В этом контексте любопытно высказывание Друскина о Введенском, в той части «Чинарей», где он сопоставляет обоих авторов: «У Введенского — искусство и жизнь — две параллельные линии. И они тоже пересекаются, но в бесконечности. Практически он достиг этой бесконечной точки в «Элегии» (предположительно — 1940 год) и в «Где. Когда» (1941) — в его прощании с жизнью. В этих двух вещах Введенский показал, что и его искусство связано с жизнью, но не так непосредственно, как у Хармса». (Как не вспомнить в связи с этим известный эпизод, описанный Мейлахом с друскинских слов: когда Друскин начал учить маленького сына Введенского «наоборот» («по-чинарски»), Введенский весьма резко его оборвал, заявив, что так Друскин может учить собственных детей!) Не будем сейчас обсуждать упомянутые Друскиным произведения, отметим только, что «Ёлка у Ивановых» не просто выдаёт «отделённость» у Введенского литературной «левизны» и непосредственного мировосприятия — она содержит в себе (как, быть может, никакое другое произведение этого автора) проникновение второго в первое. Именно в этом состоит эффект, подмеченный нами — когда сквозь «литературное» начинает проступать «житейское», во многом это «литературное» тем самым упраздняя.
И «упразднение» это наводит на мысль, что определённый кризис «левого искусства» затронул не только и не столько Хармса; знаки намечающегося кризиса — вопреки Друскину — видны и у Введенского. Поистине удивительно, что именно автор «Ёлки у Ивановых» высказал Хармсу тот самый упрёк, с которого мы начали.
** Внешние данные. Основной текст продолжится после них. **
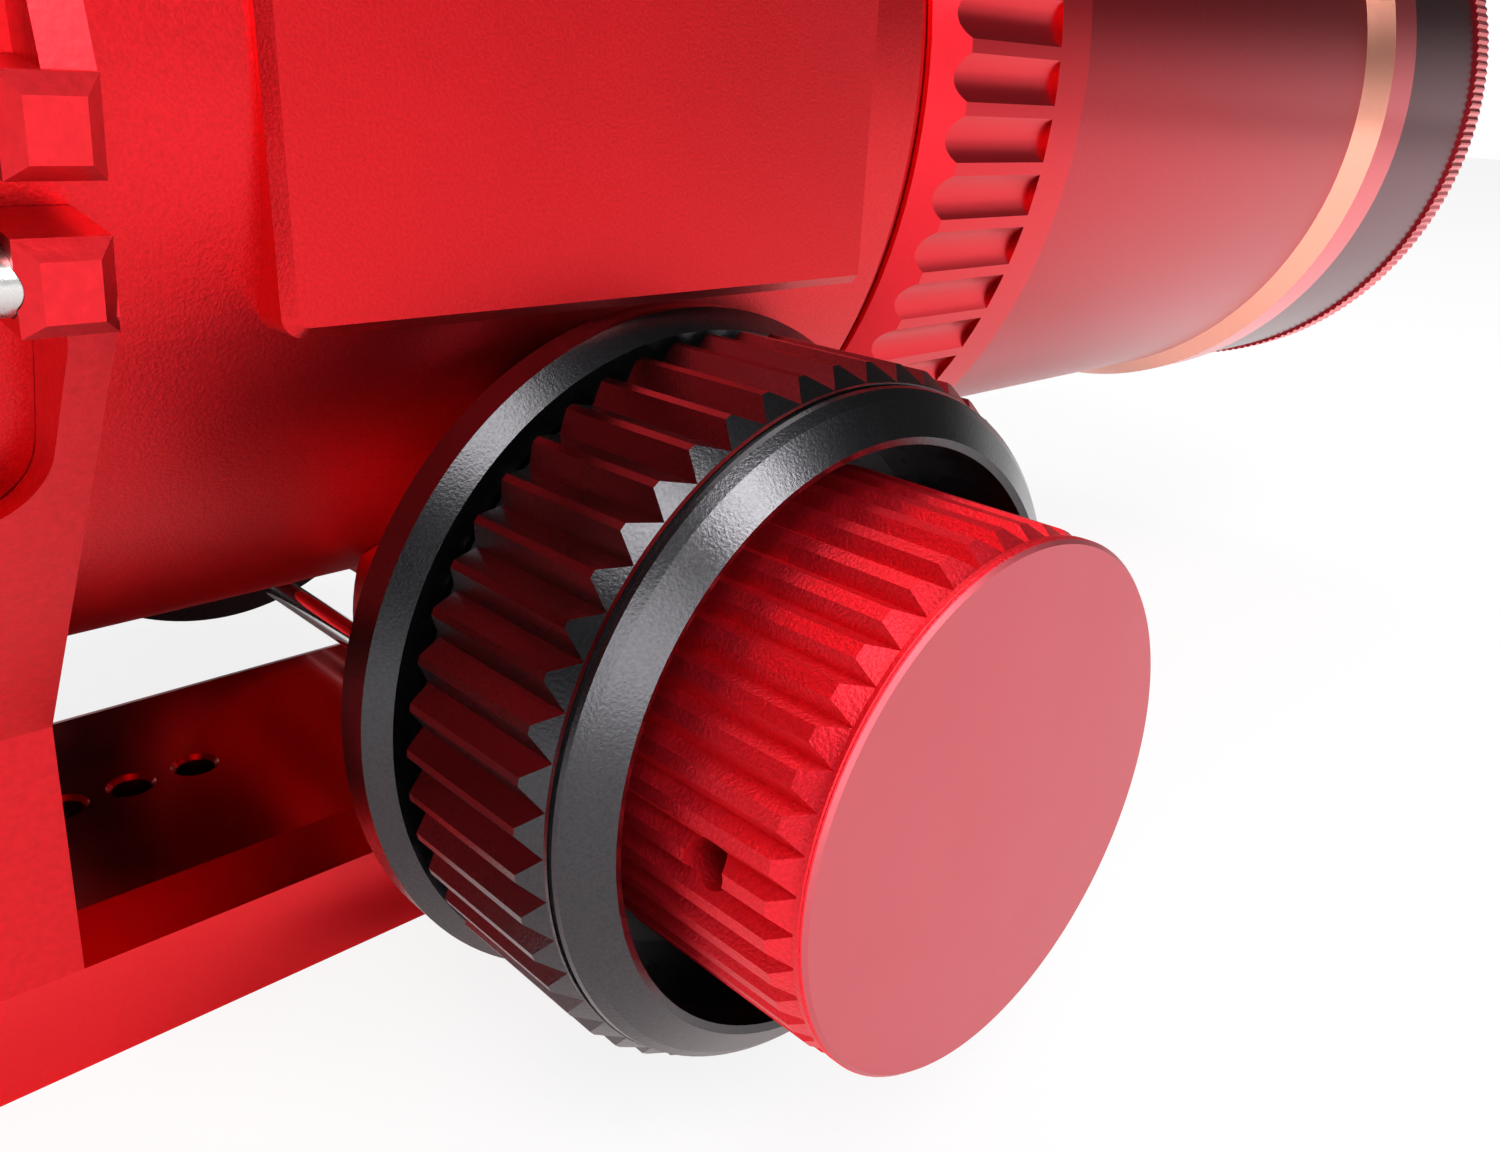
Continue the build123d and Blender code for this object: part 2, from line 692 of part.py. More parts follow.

Показательно, что Друскин, подробно разбирая произведения Введенского, на «Ёлке...» останавливается исключительно кратко, почти не уделив ей внимания. Ибо «звезда бессмыслицы» — уже под сомнением. И это приближение кризиса, как нам представляется, в пьесе Введенского ощущается совершенно отчётливо, хотя и, быть может, незаметно для самого автора. Кризиса, который Введенскому — в отличие от Хармса — уже не суждено будет преодолеть.